If you are unfamiliar with VI, it automatically creates metadata through user media. It achieves this by transcribing the video in any of 10 languages supported in Microsoft Translator. This allows the indexer to add subtitles to the file. VI also leverages facial recognition technology to detect all people in the video. If the person/s are well known enough, the app will assign a name tag. Alternatively, users can add the name themselves. Among the new tools available in the web app is the ability to capture manual transcript edits automatically. This can be achieved through Timeline, which will capture changes made to transcriptions in a text files and insert the information automatically into the language being used in the media.
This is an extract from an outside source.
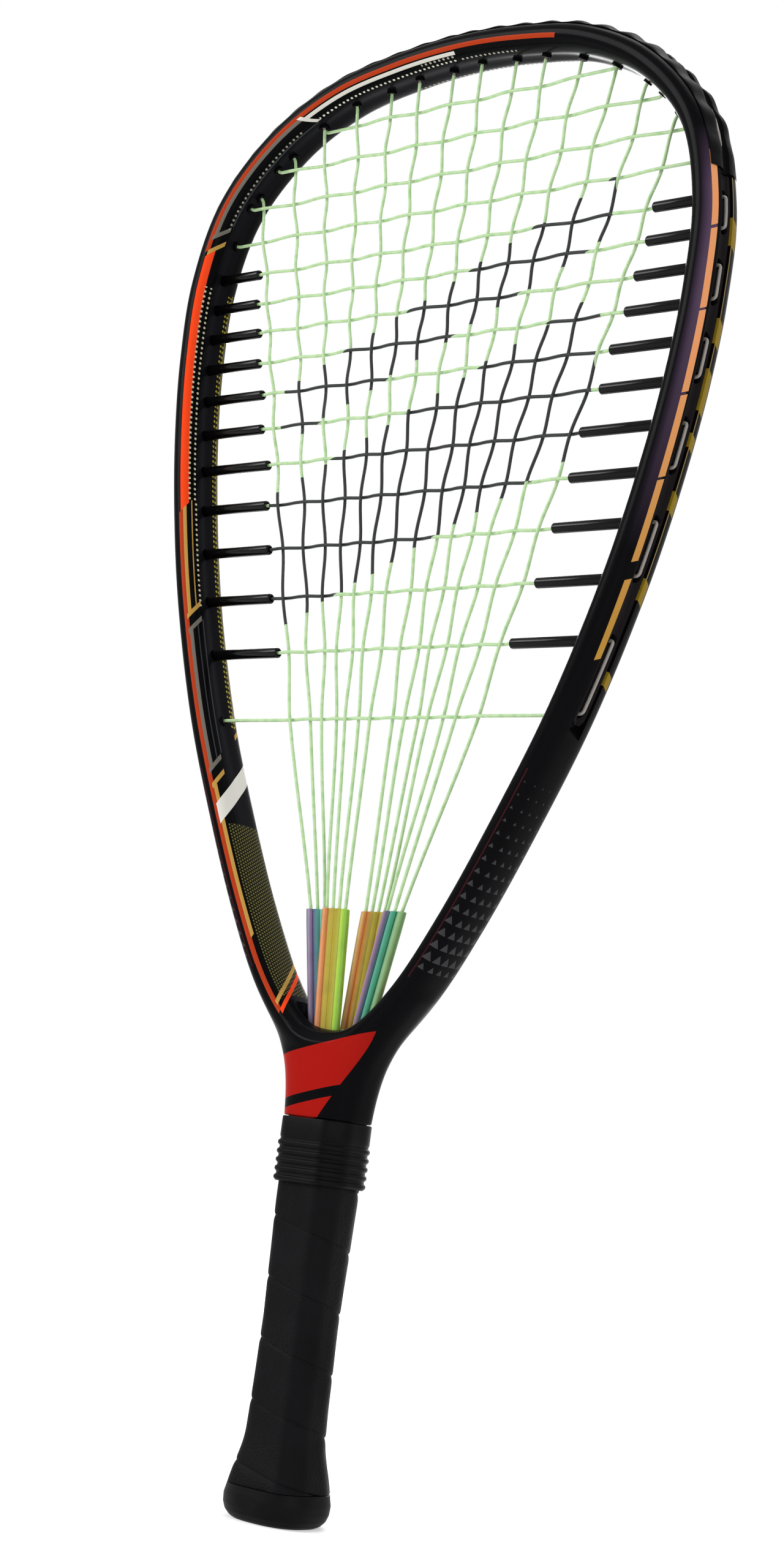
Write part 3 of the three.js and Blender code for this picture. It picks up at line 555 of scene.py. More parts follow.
def main_at(k, z):
    i = len(MAIN_AT_TOP) - 1 - k if side_of(k) < 0 else k - len(MAIN_AT_TOP)
    share = (z - FOOT_ROW) / (TOP_GAUGE - FOOT_ROW)
    return side_of(k) * (MAIN_AT_FOOT[i] + (MAIN_AT_TOP[i] - MAIN_AT_FOOT[i]) * share)


def main_side(row, k):
    weave = string_radius() + WEAVE_GAP / 2
    return weave if (row + k) % 2 == 0 else -weave


def main_way(k):
    """Where a main turns into the rim: its run, depth, highest cross and turning point."""
    right = run_where(TURN_LINE, lambda p: p[:, 0] - np.array([abs(main_at(k, z)) for z in p[:, 2]]))
    run = other_side(right, side_of(k))
    turn_z = rim_point(run, TURN_LINE)[2]
    top_row = next(i for i, z in enumerate(ROWS) if z < turn_z - 0.6)
    y = main_side(top_row, k)
    return {"run": run, "y": y, "top_row": top_row, "turn": rim_point(run, TURN_LINE, y)}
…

If a language model designated by the user is not in use, the new edited text will be placed in Account Adaptations, which is a new model in VI. Users are able to review the old and new versions of the media and choose to update their language model through the “Train” AI tool.
Improved API
Microsoft has also improved the “update video transcript” API in Video Indexer. The API can now automatically include manually uploaded transcript files with custom models: “As a part of the new enhancements, when a customer uses this API, Video Indexer also adds the transcript that the customers uploaded to the relevant custom model automatically in order to leverage the content as training material. For example, calling update video transcript for a video titled “Godfather” will result with a new transcript file named “Godfather” in the custom language model that was used to index that video.”